A Nigerian boy struggles to survive in a violent, disintegrating world.
Like the most famous coming-of-age-in-hell story of all, Anne Frank's Diary of a Young Girl, Nigerian lawyer and political commentator John’s debut novel makes an old nightmare new by placing a bright, articulate, curious, and endearing young narrator in the midst of it.
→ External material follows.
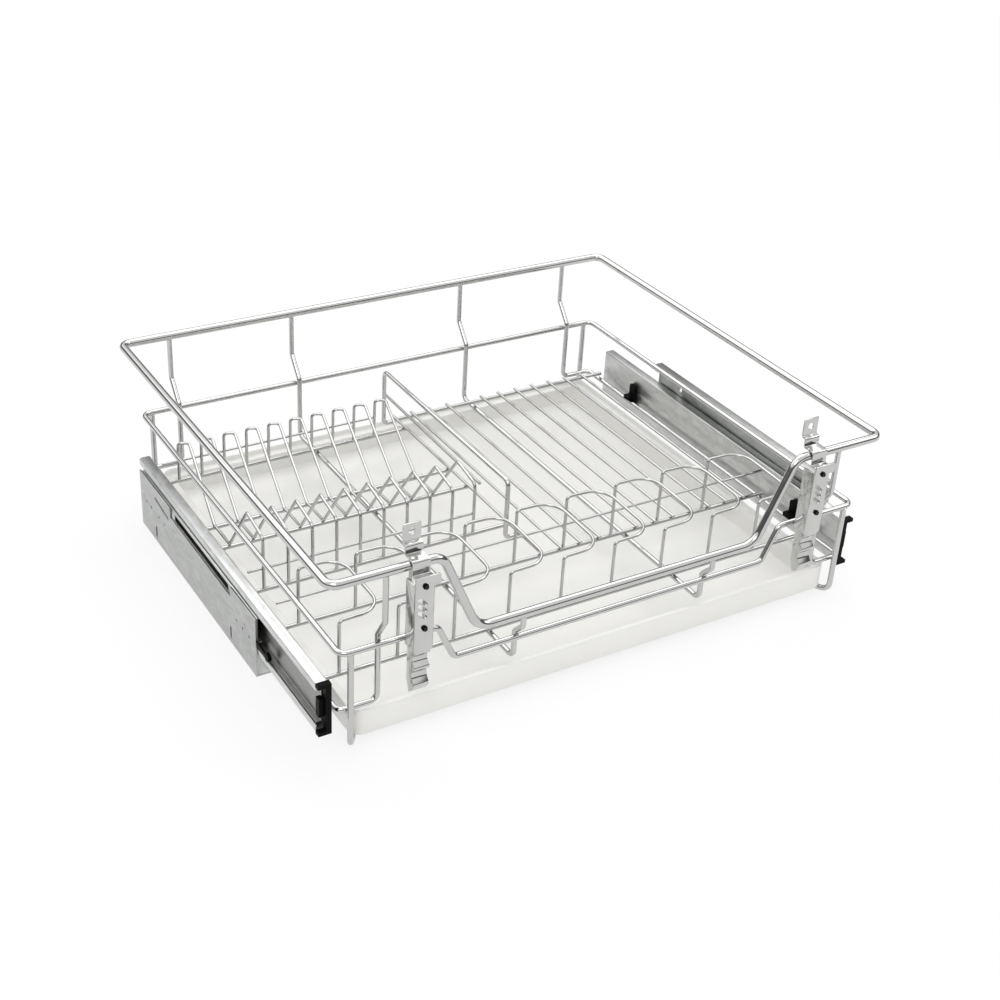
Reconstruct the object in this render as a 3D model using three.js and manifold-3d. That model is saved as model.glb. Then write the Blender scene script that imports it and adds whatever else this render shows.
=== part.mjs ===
import * as THREE from "three";
import { mergeVertices } from "three/addons/utils/BufferGeometryUtils.js";
import Module from "manifold-3d";

const wasm = await Module();
wasm.setup();

// Pull-out dish rack. Millimetres, x right, front of the rack towards minus y, z up.
// Every height is first counted from the centre line of the top rim and every depth from the
// centre line of its front run. The last lines move the whole rack onto its own floor.

// Whole sizes: the rack's width follows the clear width of the cabinet
const CABINET_WIDTH = 564;
const RIM_SIDE_ROOM = 7;
const RIM_DEPTH = 460;
const HALF_SHARE = 0.5;
const WELD_GAP = 0.3;
const UNION_BITE = 0.5;
const SIDE_BITE = 0.9;

// Wire radii
const RIM_RADIUS = 4;
const MID_RIM_RADIUS = 2.75;
const FRAME_RADIUS = 2.5;
const CARRIER_RADIUS = 2.75;
const RAIL_RADIUS = 2;
const LOOP_RADIUS = 1.5;
const THIN_RADIUS = 1.2;
const DIVIDER_RADIUS = 2.25;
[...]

Dantala Ahmad—his name means “born on a Tuesday”—struggles to learn how the world works, to understand friendship, love, and sex, and to pursue his drive for knowledge and self-expression while living in the thick of wholesale mayhem and death. (Though this is a novel, the acknowledgments explain that the character was inspired by a real person “who will probably never read this book.”) Dantala is an almajiri—an Arabic word used in Nigeria for a child who has left his home to study Islam—who gives an account of his life from 2003 to 2010. The opening finds him smoking “wee-wee” with a gang of street kids under a tree—he's been hanging out with them for about two years, since he finished his Quranic training and didn’t have the fare for the bus home to his village. Paid to cause trouble during an election, some of the boys are murdered; others scatter. Dantala ends up at a mosque run by a kind, peace-loving imam named Sheikh Jamal. Sheikh recognizes Dantala’s intelligence and good nature and makes him a key assistant, managing funds, singing the call to prayer, studying computer skills and English. Some of the most touching, Anne Frank–like portions of the novel are excerpts of a notebook in which Dantala meditates on new vocabulary words like PATRON, GIBBERISH, OBSESS, and WHY, including his thoughts on everything from the bizarre confusions of Islamic sectarianism to his emerging sexuality and burning crush on Sheikh’s daughter. As further political conflict erupts, Dantala must battle insanity, ignorance, and brutality in his attempt to find a place in the world.
An action-packed, heartbreaking, and eye-opening debut from a great new talent.